Wednesday, September 6, 2017, Sunny

I set a time with my cousin for her to come to fetch me tonight. Thinking about whether I could come back or not in the future, I felt a bit reluctant to leave. But if I didn’t leave, if I was caught by the CCP police and sent to the devil’s jail a second time, there would be more unbearable torment for me. I know how hard my life was when I was in jail for those few years. Without God’s words to accompany me, I would really have a life worse than death. So, in order to continue believing in God and following God, I had no other choice but to leave home. My cousin is willing to take me in; wasn’t this the way that God had opened up for me? At this thought, I gained confidence and no longer worried.

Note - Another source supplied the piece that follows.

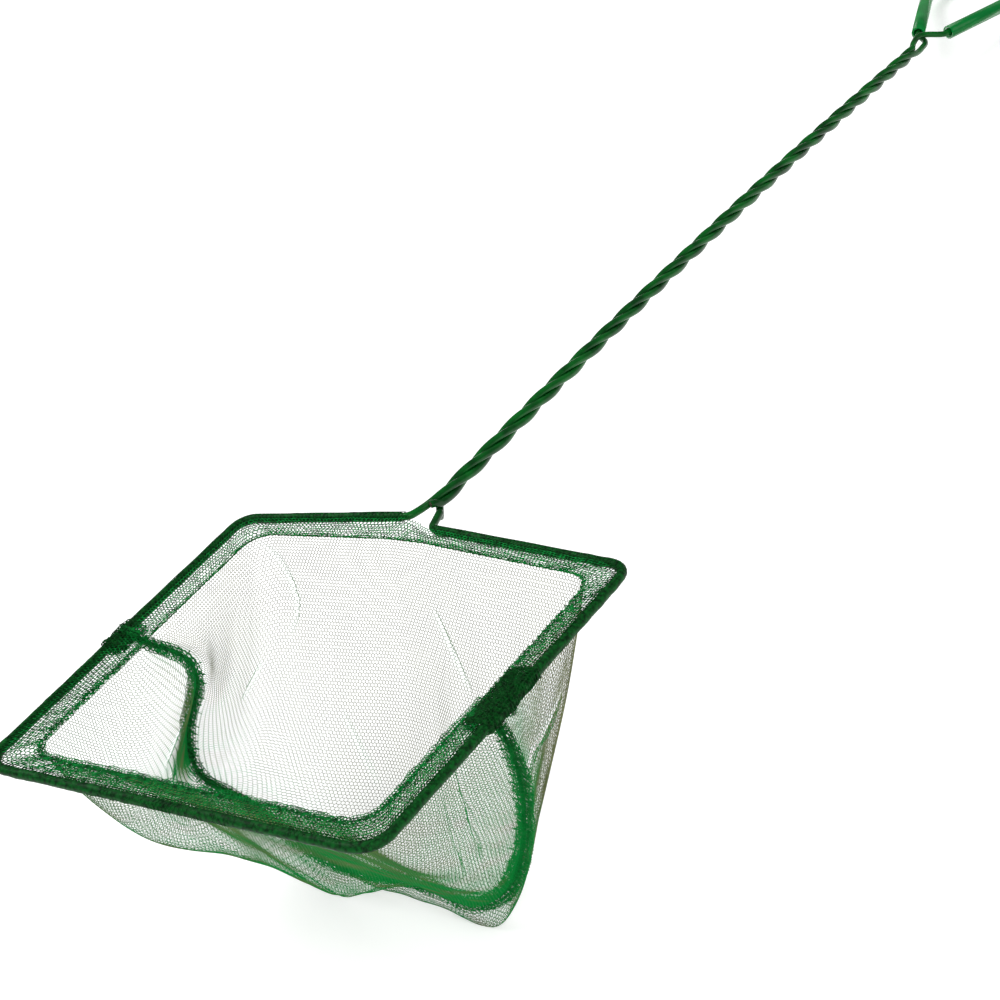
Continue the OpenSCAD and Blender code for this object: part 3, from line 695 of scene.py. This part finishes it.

At 10 p.m., my husband drove me to the pre-arranged rendezvous spot on his motorcycle, and then my cousin and I took a taxi. Sitting in it, I recalled some scenes from these years of my believing in God. Through experiencing the arrests and persecution of the CCP, I saw clearly its true face, and that God was always with me by my side. When I was faced with the repeated probing of the CCP, it was God who guided me to see through Satan’s tricks and gave me faith so that I was able to stand witness and not deny Him. When I was in the midst of misery and weakness, it was God’s words that guided me and comforted me so that I had faith to continue following Him. When I was faced with the danger of being arrested by the CCP again, God couldn’t bear to see me suffer torture in prison, so He arranged for the sister to inform me so that I could escape from that dangerous situation. … God’s guidance made me truly taste His love and care for me. I can never thank God enough. The CCP’s hunting of me drove me to love God more and follow Him more faithfully. I hummed a hymn in my heart: “I’ve believed in God all this time and I have finally seen the light. I have traveled a rocky road of persecution and tribulation. My flight brings constant suffering, with no place to lay my head. How many nights have I spent in prayer, unable to sleep? The world has forsaken me, loved ones shun me. Through bitter and sweet, I’ve cried an ocean. I have freedom only in name. What of human rights? How I hate Satan and long for Christ to take power! This world’s darkness and evil drive me to seek the light of life more. Christ is the truth, the way, the life, and I will follow Him to the end.”